RECORDED DATA |
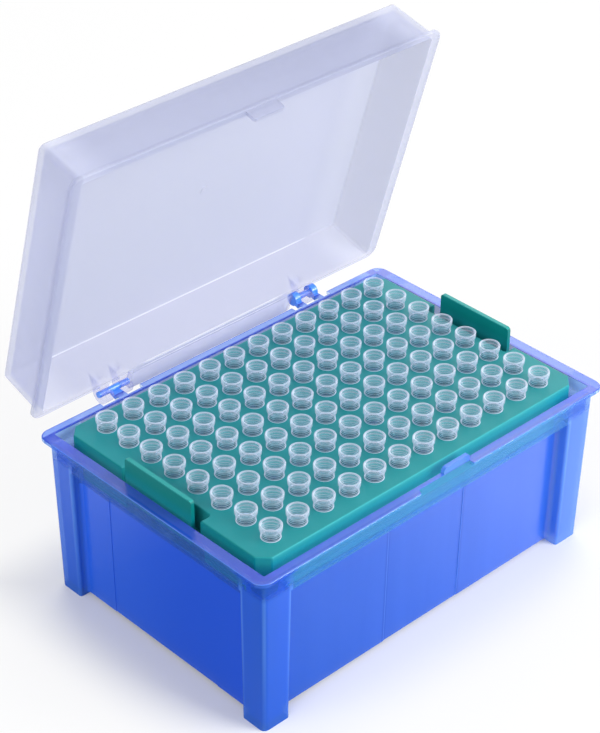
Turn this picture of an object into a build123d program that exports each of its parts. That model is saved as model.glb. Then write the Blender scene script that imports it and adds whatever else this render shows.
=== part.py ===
"""Hinged box of 96 pipette tips: base, rack plate, lid and the tips in their columns.

Millimetres. The origin is under the middle of the box, on the surface it stands on.
The long sides lie along X, the latch faces -Y, the hinges are at +Y and +Z is up.
"""

import os
from math import radians, tan

from build123d import *

# --- Tip grid --------------------------------------------------------------
pitch = 9.0
columns = 12
rows = 8

# --- Base moulding ---------------------------------------------------------
base_height = 50.2
wall = 1.2
draft_angle = 1.0
end_overhang = 2.5
side_overhang = 1.8
rim_thickness = 1.2
rim_round = 3.5
rim_edge_round = 0.35
band_height = 8.1
long_recess = 3.6
short_recess = 2.5
pillar_length = 9.7
pillar_width = 9.1
pillar_round = 1.6
edge_round = 0.8
pillar_root_round = 1.4
pillar_inner_round = 0.25
inner_round = 0.4
foot_drop = 1.0
floor_thickness = 1.3
long_panel_width = 28.0
short_panel_width = 41.0
panel_step = 0.15

# --- Rack plate ------------------------------------------------------------
plate_end_margin = 8.6
plate_side_margin = 6.5
plate_end_gap = 2.0
plate_rise = 1.5
plate_edge_round = 0.35
plate_thickness = 2.0
skirt_wall = 1.2
plate_corner = 3.2
rib_thickness = 1.0
rib_depth = 3.5
lip_drop = 5.0
lip_gap = 0.3
notch_length = 30.4
notch_depth = 3.6
notch_round = 1.0
tab_length = 25.5
tab_thickness = 1.1
tab_stand_out = 0.85
tab_rise = 4.9
tab_round = 1.0

# --- Tips ------------------------------------------------------------------
tip_length = 31.5
tip_head = 3.85
tip_rim_height = 1.35
tip_rim_step = 0.4
tip_rim_wall = 0.53
tip_seat_step = 0.38
tip_neck_radius = 2.2
tip_neck_length = 7.0
tip_shaft_radius = 1.75
tip_end_radius = 0.45
tip_wall = 0.42
tip_clearance = 0.15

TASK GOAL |
Produce the lines from the top of the listing through the "tab_round = 1.0" line exactly as they appear, with no additional output.

OUTPUT FOR THIS EXERCISE |
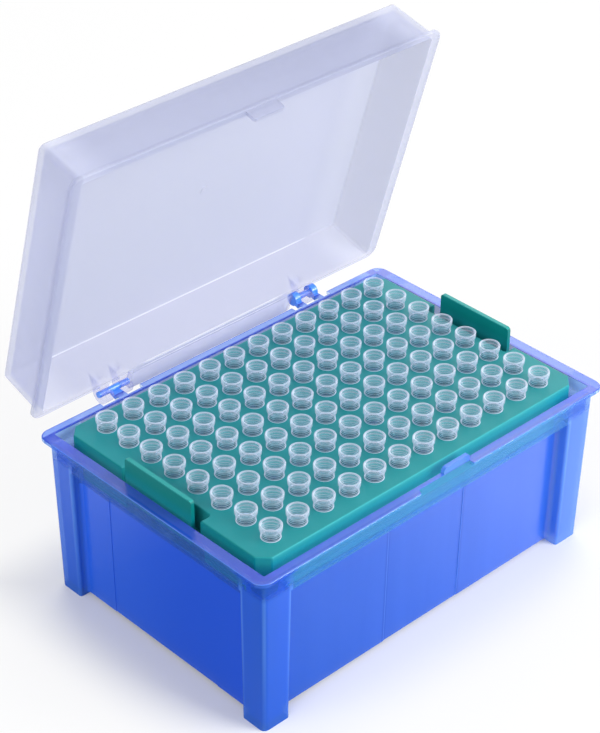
Turn this picture of an object into a build123d program that exports each of its parts. That model is saved as model.glb. Then write the Blender scene script that imports it and adds whatever else this render shows.
=== part.py ===
"""Hinged box of 96 pipette tips: base, rack plate, lid and the tips in their columns.

Millimetres. The origin is under the middle of the box, on the surface it stands on.
The long sides lie along X, the latch faces -Y, the hinges are at +Y and +Z is up.
"""

import os
from math import radians, tan

from build123d import *

# --- Tip grid --------------------------------------------------------------
pitch = 9.0
columns = 12
rows = 8

# --- Base moulding ---------------------------------------------------------
base_height = 50.2
wall = 1.2
draft_angle = 1.0
end_overhang = 2.5
side_overhang = 1.8
rim_thickness = 1.2
rim_round = 3.5
rim_edge_round = 0.35
band_height = 8.1
long_recess = 3.6
short_recess = 2.5
pillar_length = 9.7
pillar_width = 9.1
pillar_round = 1.6
edge_round = 0.8
pillar_root_round = 1.4
pillar_inner_round = 0.25
inner_round = 0.4
foot_drop = 1.0
floor_thickness = 1.3
long_panel_width = 28.0
short_panel_width = 41.0
panel_step = 0.15

# --- Rack plate ------------------------------------------------------------
plate_end_margin = 8.6
plate_side_margin = 6.5
plate_end_gap = 2.0
plate_rise = 1.5
plate_edge_round = 0.35
plate_thickness = 2.0
skirt_wall = 1.2
plate_corner = 3.2
rib_thickness = 1.0
rib_depth = 3.5
lip_drop = 5.0
lip_gap = 0.3
notch_length = 30.4
notch_depth = 3.6
notch_round = 1.0
tab_length = 25.5
tab_thickness = 1.1
tab_stand_out = 0.85
tab_rise = 4.9
tab_round = 1.0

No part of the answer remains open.